The situation is unprecedented. Even during Lebanon’s 16 year civil
war (1975-1990), the banks never closed for more than four or five days –
militias had to be paid, after all. The joke was that Lebanese banks
had survived everything except a nuclear bomb.
During the July 2006 war between Israel and Hizbullah, dollar
withdrawals stopped, but the Lira peg stayed the same, in large part due
to Saudi Arabia and Kuwait depositing $1.5 billion into the Central
Bank to keep Lebanon afloat. Fast forward 13 years, and the Gulf
countries have not been so ready to step in, although the UAE is hinting
it might. Nonetheless, the situation today is very different.
The debt has spiraled out of control, at 151% to GDP (although some suggest
this has been tinkered with as the statistics are produced by private
banks, with the debt to GDP ratio much higher, having been 183% in 2006)
with the banks holding the majority of the debt, and the economy
flat-lining.
The country is between a rock and a hard place: the much needed $11.6 billion loan from the Cedre donor conference (see my Counterpunch article)
is up in the air, in part because the conditionalities that come with
the loans are austerity measures, the very ones the government tried to
introduce that led to two weeks of protests and the resignation of the
prime minister. Lebanese are being squeezed left, right and centre, with
the cost of living rising while public amenities are floundering:
powercuts, water shortages, and creaking infrastructure.
Corruption and elite capture siphoned off billions of dollars over
the past few decades – “the top 1% richest adults receives approximately
a quarter of the total national income placing Lebanon among the most
unequal countries in the world,” according to researcher Lydia Assouad – while leaving the country a wreck.

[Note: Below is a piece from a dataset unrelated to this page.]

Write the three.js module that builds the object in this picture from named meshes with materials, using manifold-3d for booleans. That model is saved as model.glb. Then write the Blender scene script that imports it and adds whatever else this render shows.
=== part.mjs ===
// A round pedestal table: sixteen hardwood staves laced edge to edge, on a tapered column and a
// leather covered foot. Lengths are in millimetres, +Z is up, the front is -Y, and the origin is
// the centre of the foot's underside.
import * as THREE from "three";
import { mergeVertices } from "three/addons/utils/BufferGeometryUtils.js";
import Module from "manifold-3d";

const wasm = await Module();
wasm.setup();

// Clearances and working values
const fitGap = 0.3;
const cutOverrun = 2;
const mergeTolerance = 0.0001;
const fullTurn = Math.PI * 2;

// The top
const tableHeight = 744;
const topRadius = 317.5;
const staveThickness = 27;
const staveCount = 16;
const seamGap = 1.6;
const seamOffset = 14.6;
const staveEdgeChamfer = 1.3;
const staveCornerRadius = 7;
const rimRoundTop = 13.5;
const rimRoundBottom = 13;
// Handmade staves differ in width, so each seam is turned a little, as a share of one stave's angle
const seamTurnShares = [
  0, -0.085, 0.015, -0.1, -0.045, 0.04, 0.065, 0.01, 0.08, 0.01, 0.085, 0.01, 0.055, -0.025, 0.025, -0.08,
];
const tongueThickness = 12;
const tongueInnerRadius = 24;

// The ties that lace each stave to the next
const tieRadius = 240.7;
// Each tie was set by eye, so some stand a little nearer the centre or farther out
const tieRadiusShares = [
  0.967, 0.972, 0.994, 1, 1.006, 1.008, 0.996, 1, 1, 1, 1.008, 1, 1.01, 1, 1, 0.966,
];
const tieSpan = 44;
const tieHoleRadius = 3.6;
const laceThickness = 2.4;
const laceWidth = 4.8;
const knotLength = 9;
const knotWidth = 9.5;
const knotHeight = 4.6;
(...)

This is what has driven the protests, but the inability of the
government to rectify the situation means the country is fiscally on a
slippery downward slope, and the banking sector being hit is another
nail in the coffin.
It was clear the situation was untenable before the protests
occurred. In October 2019, banks started putting unofficial restrictions
on foreign transfers. Earlier in the year, the banks also tried to
prevent clients from transferring Lira deposits into US dollars, as
since mid-2018 there there had been talk of the Lira being unpegged to
the dollar and the debt being unsustainable, with the situation so
serious that banks were offering 7.5% to 15% interest on the Lira,
depending on how much was deposited. Interest on the dollar was 5% plus.

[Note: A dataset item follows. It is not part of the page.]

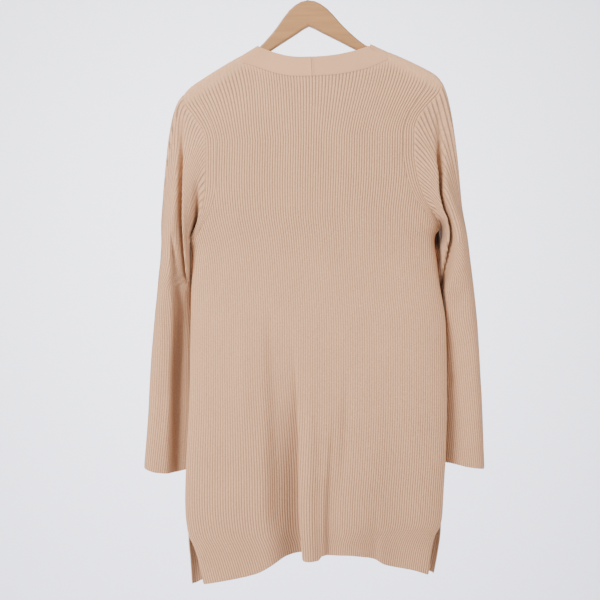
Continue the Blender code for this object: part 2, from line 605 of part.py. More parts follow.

Of course, you don’t get such high interest for nothing, it is due to
instability. The problem in Lebanon was, as one ex-minister put it to
me, “we keep approaching the edge of the cliff, but the cliff’s edge
keeps moving.” Every time there was a scare the situation soon reverted
back to seemingly normal. As a result, there was no major outflows of
cash or Lebanese stuffing mattresses full of dollars and hoarding gold
(although there has always been a fair amount of that; in less stable
countries it is always wise to have a sizable stash of physical capital,
a lesson I learned in July 2006).
The question now is whether the situation will return to normal, and
if the banks will allow transfers and have plenty of dollars again. The
banks are certainly doing their best to prevent outflows of cash, as the
fundamentals indicate it will not be ‘business as usual’ any time soon.

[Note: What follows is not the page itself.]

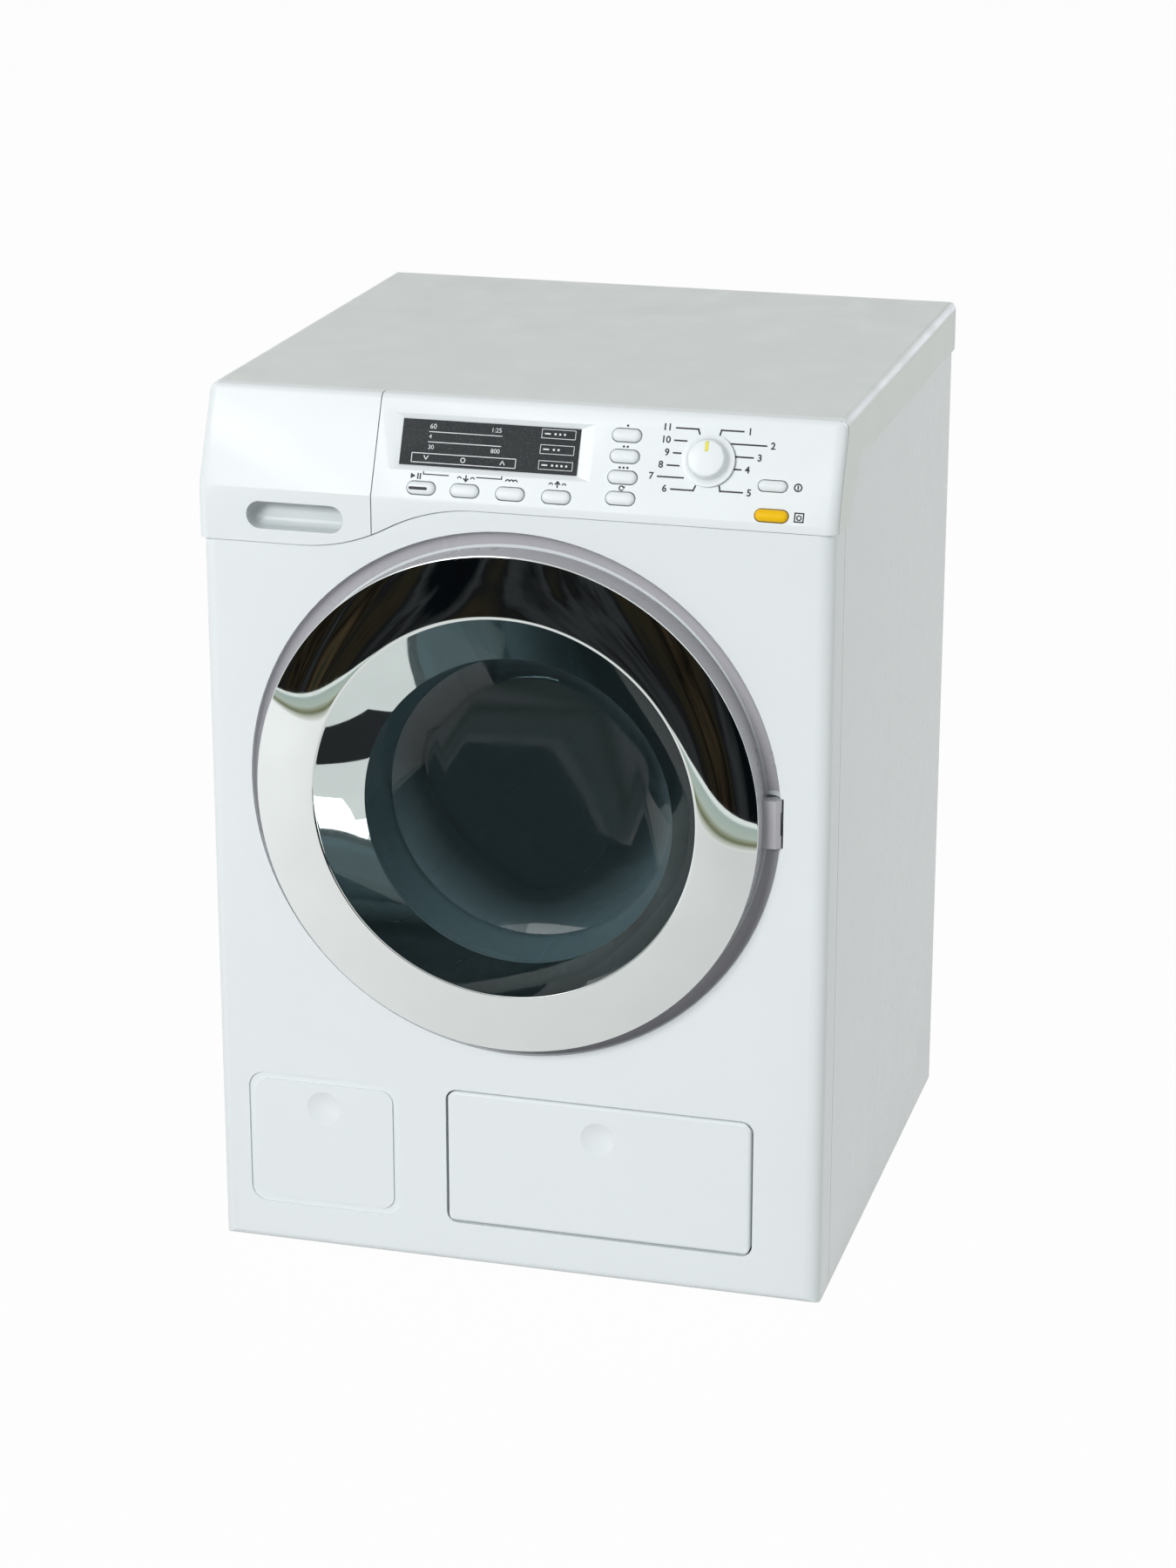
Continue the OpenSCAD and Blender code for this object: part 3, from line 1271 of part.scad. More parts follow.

As Capital Economics noted
in late October: “In the absence of an IMF deal, the uncertainty over
the economic outlook would lead to a bout of capital flight. And the
central bank has limited resources with which to mount a defence of the
dollar peg. A messy devaluation and default could follow. The IMF
estimates that the pound is overvalued by around 50% and that investors
in Lebanese bonds could face losses of up to 75%. This would be enough
to wipe out banks’ capital and result in severe strains in the financial
system. Past experience shows that economies which have suffered debt,
currency and banking crises simultaneously have, on average, contracted
by 8% from peak to trough.” That is a pretty dire forecast, certainly
dire enough to consider getting your cash out of Lebanon ASAP – if you
can; Lebanon has also reportedly put restrictions on taking cash and
bullion out of the country.
In the meantime, Lebanese bank account holders continue to go to ATMs
to withdraw cash, and max out credit cards through spending as well as
transferring abroad to digital bank accounts (gold dealers in Lebanon
are only accepting dollars).
Yet if the situation does stabilize, and clients can actually
withdraw funds, where do they transfer their cash? The financial system
is very much skewered in favor of the wealthy countries. Digital bank
Transferwise for instance, in line with US regulations, only allows
dollar transfers from 15 countries into its US account: Europe,
Australia and the UAE; Lebanon is not on the list. The same applies to
Euros. Lebanese can also not easily open accounts abroad without
residency or other legal requirements.
Yet Lebanese and Lebanese bank account holders need not worry if one
is to believe the upbeat tone of the final paragraph of Bank Audi’s
weekly report:
“Lebanese banks have always proved their ability to overcome
difficulties and meet customers’ needs firmly, while monetary
authorities continued to defend the currency peg. On Friday, Lebanese
banks have once again proved their readiness to meet customers’ needs,
mainly due to the availability of FC [foreign currency] primary
liquidity. This has helped the first working day to go smoothly, and
spotted light on banks’ credibility and transparency in addition to
their role in safeguarding depositors’ interests.”